E não acabam por aí as revelações: no Globo de domingo, 28.06.09, a manchete de capa diz que Agaciel, mesmo, afastado, mantém o poder no Senado: “ainda hoje haveria 62 chefes de gabinete de senadores, do total de 81, indicados pelo ex-diretor”, que teria ainda aliados em postos estratégicos de pelo menos 20 secretarias e subsecretarias. Na reportagem de Regina Alvarez, ficamos sabendo que “para adquirir tanto poder por período tão longo, Agaciel trabalhou arduamente em várias frentes, numa costura política e com atitudes de homem cordial, no sentido mais utilizado da palavra. (...) Um funcionário de carreira conta que, no Senado, a surpresa no contracheque é sempre positiva. Há sempre uma hora extra, gratificação ou resíduo de ação ganha na Justiça e que engordava os salários. Tudo obra de Agaciel. Foi dele a idéia de “ratear uma sobra” de R$ 6,2 milhões do orçamento de 2008 entre os funcionários.
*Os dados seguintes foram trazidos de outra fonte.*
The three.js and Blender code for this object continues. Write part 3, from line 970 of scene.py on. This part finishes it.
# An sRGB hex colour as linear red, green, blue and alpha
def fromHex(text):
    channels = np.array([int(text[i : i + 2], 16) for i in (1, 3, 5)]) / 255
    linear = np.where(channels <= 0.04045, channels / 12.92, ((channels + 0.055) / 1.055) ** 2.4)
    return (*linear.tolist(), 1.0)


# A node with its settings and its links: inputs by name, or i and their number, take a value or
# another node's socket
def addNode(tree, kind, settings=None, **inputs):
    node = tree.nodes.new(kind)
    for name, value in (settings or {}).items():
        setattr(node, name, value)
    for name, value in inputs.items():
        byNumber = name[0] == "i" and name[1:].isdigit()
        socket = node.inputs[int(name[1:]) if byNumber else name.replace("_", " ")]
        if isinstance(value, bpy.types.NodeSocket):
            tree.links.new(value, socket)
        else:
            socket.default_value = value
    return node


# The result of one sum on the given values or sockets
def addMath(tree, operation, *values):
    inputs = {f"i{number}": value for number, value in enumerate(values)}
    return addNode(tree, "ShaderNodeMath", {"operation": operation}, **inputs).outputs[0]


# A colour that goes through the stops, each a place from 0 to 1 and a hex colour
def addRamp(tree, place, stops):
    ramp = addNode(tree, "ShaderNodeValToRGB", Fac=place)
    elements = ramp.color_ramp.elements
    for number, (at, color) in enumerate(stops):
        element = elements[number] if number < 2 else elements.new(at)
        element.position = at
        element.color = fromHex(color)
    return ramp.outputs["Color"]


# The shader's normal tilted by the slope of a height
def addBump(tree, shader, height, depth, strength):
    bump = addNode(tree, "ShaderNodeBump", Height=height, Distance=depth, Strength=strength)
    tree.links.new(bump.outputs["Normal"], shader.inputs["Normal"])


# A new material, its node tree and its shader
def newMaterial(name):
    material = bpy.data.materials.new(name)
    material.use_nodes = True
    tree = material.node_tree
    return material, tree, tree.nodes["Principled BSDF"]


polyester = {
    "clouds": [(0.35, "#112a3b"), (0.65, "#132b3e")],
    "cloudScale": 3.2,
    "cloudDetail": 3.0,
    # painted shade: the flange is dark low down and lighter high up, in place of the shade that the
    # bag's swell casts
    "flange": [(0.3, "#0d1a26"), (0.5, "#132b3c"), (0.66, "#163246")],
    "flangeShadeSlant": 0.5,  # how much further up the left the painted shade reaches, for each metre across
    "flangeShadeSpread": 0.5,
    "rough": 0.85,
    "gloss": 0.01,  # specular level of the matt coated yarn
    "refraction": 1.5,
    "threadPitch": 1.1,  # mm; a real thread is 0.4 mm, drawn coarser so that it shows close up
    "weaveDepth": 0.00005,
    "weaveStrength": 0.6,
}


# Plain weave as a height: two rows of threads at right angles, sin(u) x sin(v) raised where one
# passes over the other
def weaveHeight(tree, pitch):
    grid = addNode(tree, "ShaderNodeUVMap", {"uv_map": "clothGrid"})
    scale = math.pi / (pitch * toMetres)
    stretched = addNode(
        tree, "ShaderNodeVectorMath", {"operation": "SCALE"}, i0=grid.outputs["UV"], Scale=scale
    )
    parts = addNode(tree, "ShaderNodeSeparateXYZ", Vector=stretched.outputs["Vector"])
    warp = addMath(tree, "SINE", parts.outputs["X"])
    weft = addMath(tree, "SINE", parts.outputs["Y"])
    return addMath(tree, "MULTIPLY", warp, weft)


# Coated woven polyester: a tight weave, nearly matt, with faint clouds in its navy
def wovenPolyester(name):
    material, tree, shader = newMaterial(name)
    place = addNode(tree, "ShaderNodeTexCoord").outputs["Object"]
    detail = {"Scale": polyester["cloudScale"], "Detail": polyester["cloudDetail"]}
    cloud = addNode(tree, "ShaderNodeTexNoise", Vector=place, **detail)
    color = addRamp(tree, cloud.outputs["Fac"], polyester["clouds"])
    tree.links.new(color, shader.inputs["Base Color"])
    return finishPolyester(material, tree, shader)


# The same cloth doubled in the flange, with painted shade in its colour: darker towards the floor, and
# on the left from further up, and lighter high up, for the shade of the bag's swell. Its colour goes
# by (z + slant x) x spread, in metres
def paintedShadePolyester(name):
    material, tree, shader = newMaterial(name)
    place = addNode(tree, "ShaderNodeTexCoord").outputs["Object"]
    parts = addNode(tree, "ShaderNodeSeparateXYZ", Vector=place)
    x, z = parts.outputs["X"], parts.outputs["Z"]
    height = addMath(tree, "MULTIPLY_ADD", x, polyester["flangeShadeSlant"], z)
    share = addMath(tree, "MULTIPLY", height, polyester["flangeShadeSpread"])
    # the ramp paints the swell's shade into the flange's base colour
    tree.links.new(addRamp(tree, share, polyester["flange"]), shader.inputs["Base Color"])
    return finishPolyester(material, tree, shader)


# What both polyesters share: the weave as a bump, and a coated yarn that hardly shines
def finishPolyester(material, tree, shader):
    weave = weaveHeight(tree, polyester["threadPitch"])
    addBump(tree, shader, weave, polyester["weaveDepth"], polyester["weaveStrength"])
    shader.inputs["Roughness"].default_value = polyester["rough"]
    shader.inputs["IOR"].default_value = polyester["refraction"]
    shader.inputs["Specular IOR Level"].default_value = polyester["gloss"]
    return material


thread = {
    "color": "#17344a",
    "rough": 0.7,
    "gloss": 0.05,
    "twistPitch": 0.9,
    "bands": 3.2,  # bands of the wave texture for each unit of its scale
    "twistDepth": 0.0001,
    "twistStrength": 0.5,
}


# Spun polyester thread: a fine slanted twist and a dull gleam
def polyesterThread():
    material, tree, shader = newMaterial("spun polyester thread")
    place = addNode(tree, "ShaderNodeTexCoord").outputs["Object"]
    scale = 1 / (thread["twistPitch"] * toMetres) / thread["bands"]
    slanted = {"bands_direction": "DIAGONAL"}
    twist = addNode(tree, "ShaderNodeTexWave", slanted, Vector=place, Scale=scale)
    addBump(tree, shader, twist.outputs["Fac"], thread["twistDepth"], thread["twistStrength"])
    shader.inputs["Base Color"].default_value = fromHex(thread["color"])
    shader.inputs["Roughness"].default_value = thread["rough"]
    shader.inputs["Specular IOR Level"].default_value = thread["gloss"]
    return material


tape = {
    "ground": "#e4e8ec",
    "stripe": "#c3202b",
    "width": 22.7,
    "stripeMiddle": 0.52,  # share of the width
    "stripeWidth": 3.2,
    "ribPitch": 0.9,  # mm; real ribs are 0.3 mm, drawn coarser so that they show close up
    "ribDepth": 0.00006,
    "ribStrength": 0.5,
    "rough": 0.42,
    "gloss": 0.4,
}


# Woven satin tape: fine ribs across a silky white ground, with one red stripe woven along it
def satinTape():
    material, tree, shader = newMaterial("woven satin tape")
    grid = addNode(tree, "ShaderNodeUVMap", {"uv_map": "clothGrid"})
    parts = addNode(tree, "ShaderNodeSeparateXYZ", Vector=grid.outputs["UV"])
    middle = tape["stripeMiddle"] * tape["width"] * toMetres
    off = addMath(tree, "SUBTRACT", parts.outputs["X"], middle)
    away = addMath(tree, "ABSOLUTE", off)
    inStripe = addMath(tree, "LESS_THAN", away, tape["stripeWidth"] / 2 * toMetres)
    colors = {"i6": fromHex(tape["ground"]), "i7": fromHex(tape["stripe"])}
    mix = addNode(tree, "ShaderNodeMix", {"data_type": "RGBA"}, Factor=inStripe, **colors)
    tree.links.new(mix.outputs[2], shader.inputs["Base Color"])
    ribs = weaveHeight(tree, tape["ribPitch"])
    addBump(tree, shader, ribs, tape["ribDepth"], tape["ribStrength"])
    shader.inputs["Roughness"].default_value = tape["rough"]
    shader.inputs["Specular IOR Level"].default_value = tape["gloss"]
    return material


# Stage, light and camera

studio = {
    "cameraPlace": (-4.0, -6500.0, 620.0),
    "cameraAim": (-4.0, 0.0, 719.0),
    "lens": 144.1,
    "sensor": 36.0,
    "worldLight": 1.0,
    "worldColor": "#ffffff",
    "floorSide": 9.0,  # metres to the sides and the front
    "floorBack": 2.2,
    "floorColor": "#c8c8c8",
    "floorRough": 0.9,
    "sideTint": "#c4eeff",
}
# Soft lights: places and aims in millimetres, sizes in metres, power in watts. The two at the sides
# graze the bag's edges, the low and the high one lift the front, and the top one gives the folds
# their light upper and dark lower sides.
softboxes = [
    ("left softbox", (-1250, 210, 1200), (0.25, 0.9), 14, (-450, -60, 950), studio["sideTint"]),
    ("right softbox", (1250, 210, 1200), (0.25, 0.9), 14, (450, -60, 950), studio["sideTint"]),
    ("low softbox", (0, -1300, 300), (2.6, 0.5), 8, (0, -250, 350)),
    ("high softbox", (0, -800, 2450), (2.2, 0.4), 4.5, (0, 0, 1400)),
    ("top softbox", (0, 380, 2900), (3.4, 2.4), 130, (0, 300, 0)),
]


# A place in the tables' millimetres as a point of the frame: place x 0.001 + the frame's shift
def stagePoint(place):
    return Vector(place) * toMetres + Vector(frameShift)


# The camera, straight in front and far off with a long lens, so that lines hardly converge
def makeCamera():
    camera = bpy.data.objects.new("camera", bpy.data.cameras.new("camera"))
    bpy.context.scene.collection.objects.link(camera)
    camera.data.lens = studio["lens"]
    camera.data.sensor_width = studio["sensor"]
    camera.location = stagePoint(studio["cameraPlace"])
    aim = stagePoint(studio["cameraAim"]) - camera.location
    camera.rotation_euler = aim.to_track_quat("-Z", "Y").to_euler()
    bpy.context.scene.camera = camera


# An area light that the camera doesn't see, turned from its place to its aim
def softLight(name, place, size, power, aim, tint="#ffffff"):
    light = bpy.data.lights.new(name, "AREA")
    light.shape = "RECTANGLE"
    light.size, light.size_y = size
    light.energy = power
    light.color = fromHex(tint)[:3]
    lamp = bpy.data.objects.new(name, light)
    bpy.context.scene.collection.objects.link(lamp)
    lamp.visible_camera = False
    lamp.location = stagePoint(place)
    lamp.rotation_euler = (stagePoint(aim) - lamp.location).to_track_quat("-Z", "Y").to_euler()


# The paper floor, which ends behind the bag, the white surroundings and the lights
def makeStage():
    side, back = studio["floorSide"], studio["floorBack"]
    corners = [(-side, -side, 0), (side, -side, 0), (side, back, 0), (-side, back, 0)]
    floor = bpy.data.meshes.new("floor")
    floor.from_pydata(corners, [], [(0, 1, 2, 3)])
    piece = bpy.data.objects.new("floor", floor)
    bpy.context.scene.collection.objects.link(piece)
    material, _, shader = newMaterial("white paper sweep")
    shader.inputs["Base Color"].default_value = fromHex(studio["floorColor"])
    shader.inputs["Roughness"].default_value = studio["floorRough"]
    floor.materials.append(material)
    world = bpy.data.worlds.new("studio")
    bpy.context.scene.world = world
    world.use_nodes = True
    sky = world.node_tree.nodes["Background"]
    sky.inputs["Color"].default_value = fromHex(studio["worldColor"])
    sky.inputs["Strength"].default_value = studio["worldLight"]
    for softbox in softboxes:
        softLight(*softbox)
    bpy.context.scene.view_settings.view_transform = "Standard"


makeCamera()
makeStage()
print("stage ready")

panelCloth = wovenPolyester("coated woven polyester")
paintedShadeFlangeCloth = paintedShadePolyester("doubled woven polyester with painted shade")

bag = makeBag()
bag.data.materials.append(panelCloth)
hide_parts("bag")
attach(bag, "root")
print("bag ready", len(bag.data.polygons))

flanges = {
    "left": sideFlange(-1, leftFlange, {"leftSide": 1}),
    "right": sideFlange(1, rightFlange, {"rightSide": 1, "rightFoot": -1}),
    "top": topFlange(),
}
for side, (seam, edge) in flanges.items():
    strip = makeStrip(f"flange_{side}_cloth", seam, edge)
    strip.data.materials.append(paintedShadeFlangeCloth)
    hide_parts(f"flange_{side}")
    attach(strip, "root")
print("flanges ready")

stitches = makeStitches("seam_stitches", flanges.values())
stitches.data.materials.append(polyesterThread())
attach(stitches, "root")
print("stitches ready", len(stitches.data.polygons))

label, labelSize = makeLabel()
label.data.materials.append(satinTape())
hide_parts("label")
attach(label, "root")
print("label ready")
Agaciel fazia de tudo para agradar a funcionários e senadores. Quando mudava a legislatura, dedicava aos novos eleitos toda atenção e infraestrutura: fazia questão de apresentar aos novatos o gabinete, a moradia, todas as vantagens e, de quebra, indicava um conhecido para a chefia de gabinete. Assim, o ex-diretor montou sua rede de relacionamentos.”
Na mesma edição do Globo, uma nota do Elio Gaspari diz que “Agaciel mandou tocar a música do filme “O Poderoso Chefão” no casamento de sua filha, há poucas semanas”. No casamento, marcaram presença os ilustres senadores Renan Calheiros e José Sarney, este como padrinho da moça. The Godfather.
E assim ficamos, ou seja, com a galhofa e o deboche nas alturas. Mas o brasileiro é um bem-humorado, e não desiste nunca. Tinha razão o senhor Delúbio Soares, tesoureiro do PT à época do escândalo do “mensalão”, que profetizou que as denúncias logo seriam esquecidas e se transformariam em “piada de salão”.
E eu vou ficando por aqui, pra não dar “gastura”.